E dei relativi “lookalike” ossia milioni di ragazzi e ragazze che in mezz’ora si costruiscono una personalità, un ruolo, nella community e si rilanciano “sul mercato” sotto quella veste, con un nomignolo e un’attitudine presa un po’ qua un po’ là. Timidezza, complessi, sindrome di Peter Pan, edonismo spiegano molto ma non tutto. Con queste persone ci dialogo quotidianamente, e spesso il dialogo si riduce a due righe, per poi esaurirsi da sé, anche perché raramente queste persone consocono altro dalla prima persona singolare. Walter Veltroni e il Papa denunciano un inquietante delirio dell’io e hanno ragione.

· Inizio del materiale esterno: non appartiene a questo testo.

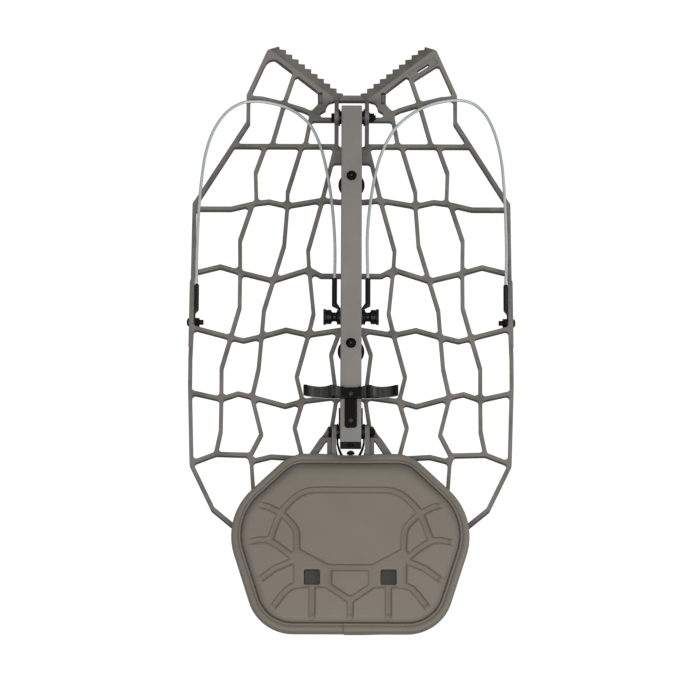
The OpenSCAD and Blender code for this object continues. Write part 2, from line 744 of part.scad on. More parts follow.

Ci sono anche tanti progetti belli, interessanti, fertili, che su MySpace trovano una delle tante finestre medianiche. Ma qualitativamente i progetti degni di nota si contano sempre sulle dita di una mano e questo credo sia diretta conseguenza del fatto che oggi sia scandalosamente facile pubblicare un disco e conquistarsi una microfetta di attenzione, in un’epoca in cui chiunque può, con le mosse giuste, inventarsi musicista o giornalista o promoter o pr o dj o tutte le cose insieme. Se hai le pezze al culo basta un po’ di photoshop e nessuno si risentirà del fatto che suoni tanto perché suoni gratis o che alla fine ai tuoi concerti ci sono sì e no 40 persone.

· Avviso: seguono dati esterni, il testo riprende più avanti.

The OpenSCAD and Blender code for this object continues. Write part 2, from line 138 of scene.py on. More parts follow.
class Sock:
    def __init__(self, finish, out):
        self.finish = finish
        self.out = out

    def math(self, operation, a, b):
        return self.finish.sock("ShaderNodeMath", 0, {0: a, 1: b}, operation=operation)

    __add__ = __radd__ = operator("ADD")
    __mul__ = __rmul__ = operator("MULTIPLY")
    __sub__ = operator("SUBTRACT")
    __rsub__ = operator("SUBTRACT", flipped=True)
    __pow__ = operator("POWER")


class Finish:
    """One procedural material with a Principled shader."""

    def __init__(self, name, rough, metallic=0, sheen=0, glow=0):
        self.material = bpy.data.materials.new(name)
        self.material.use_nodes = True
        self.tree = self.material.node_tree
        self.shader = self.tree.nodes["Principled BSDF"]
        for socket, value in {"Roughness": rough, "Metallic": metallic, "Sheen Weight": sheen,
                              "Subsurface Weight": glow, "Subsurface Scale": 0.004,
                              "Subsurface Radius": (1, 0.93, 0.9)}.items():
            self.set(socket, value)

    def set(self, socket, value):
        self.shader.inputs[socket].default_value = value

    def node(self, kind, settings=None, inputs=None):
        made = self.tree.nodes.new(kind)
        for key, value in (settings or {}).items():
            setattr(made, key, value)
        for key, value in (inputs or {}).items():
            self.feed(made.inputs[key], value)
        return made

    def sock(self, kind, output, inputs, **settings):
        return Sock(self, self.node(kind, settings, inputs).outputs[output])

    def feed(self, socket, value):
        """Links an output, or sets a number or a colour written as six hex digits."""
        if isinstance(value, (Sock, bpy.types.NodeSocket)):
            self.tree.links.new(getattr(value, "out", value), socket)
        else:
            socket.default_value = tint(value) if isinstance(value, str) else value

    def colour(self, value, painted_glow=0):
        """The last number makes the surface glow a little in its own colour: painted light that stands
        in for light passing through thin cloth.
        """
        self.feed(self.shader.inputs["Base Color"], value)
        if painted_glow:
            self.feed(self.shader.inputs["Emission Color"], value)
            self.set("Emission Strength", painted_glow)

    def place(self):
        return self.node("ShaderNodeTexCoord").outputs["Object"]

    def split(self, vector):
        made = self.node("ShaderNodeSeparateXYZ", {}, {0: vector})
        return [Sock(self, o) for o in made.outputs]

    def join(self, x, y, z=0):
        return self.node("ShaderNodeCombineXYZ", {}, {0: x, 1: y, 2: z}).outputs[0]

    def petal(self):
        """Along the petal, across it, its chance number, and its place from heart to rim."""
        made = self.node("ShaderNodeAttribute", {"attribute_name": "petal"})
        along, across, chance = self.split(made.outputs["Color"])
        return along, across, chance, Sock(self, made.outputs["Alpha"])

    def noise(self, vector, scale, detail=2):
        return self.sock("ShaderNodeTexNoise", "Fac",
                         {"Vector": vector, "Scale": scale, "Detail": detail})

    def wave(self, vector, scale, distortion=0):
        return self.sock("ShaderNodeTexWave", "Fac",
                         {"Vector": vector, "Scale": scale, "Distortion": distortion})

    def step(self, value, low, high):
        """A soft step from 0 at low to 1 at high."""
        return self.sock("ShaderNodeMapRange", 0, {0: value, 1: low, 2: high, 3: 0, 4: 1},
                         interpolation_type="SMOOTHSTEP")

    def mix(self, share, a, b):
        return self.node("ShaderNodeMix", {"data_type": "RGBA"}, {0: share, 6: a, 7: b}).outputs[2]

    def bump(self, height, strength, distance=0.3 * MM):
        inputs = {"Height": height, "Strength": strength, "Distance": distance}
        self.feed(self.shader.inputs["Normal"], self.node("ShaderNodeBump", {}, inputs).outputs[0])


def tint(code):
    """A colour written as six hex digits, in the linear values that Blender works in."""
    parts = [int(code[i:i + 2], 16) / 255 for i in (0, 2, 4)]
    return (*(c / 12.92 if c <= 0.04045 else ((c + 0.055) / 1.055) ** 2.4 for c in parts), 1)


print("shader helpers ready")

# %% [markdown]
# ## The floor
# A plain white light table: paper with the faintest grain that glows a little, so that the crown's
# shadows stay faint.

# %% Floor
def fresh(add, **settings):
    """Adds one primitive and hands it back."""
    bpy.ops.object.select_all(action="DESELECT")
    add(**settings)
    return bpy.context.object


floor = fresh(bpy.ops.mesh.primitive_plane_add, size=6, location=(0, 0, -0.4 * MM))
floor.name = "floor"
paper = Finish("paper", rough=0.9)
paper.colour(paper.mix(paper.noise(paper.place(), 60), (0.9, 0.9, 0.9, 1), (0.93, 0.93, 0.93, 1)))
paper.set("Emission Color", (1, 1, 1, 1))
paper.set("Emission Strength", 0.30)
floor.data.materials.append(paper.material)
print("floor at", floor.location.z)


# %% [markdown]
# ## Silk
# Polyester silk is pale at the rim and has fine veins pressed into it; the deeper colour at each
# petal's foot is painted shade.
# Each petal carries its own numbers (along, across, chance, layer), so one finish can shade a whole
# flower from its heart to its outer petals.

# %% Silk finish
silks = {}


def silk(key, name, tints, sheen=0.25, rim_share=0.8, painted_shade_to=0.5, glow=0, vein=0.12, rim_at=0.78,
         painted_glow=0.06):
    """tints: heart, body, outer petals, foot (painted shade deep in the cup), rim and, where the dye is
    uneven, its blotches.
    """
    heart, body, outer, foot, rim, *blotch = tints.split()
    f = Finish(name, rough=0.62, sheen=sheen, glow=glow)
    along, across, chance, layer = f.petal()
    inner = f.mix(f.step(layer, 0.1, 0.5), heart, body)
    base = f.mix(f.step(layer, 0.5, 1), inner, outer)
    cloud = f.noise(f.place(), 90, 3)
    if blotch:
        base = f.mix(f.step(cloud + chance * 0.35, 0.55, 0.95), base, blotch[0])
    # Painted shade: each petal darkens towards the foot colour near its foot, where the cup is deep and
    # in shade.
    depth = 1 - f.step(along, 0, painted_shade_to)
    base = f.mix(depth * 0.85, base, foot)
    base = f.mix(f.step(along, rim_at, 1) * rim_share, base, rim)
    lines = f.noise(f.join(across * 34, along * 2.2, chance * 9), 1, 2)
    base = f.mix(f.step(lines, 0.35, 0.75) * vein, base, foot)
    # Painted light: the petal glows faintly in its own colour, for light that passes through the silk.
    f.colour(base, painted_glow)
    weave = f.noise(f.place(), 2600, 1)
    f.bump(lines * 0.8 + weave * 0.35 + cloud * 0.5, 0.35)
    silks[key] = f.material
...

E’ ovvio che se il consumatore non accettasse tutto questo le cose andrebbero diversamente, ma al consumatore va bene e allora musica maestro. In mezzo a tanto rumore per nulla si registrano però -grazie al cielo- anche le conferme di quei progetti che, grazie a radici solide, capacità reali e approccio sano, si distinguono ora così come svettavano quando l’underground era tale e c’erano meno scorciatoie disponibili. Anche se diventa sempre più difficile “lottare” su più fronti, e con così tanta concorrenza ad intasare e intiepidire le passioni di chi poi dovrebbe innamorarsi della nostra musica e darci un motivo in più per continuare a suonarla.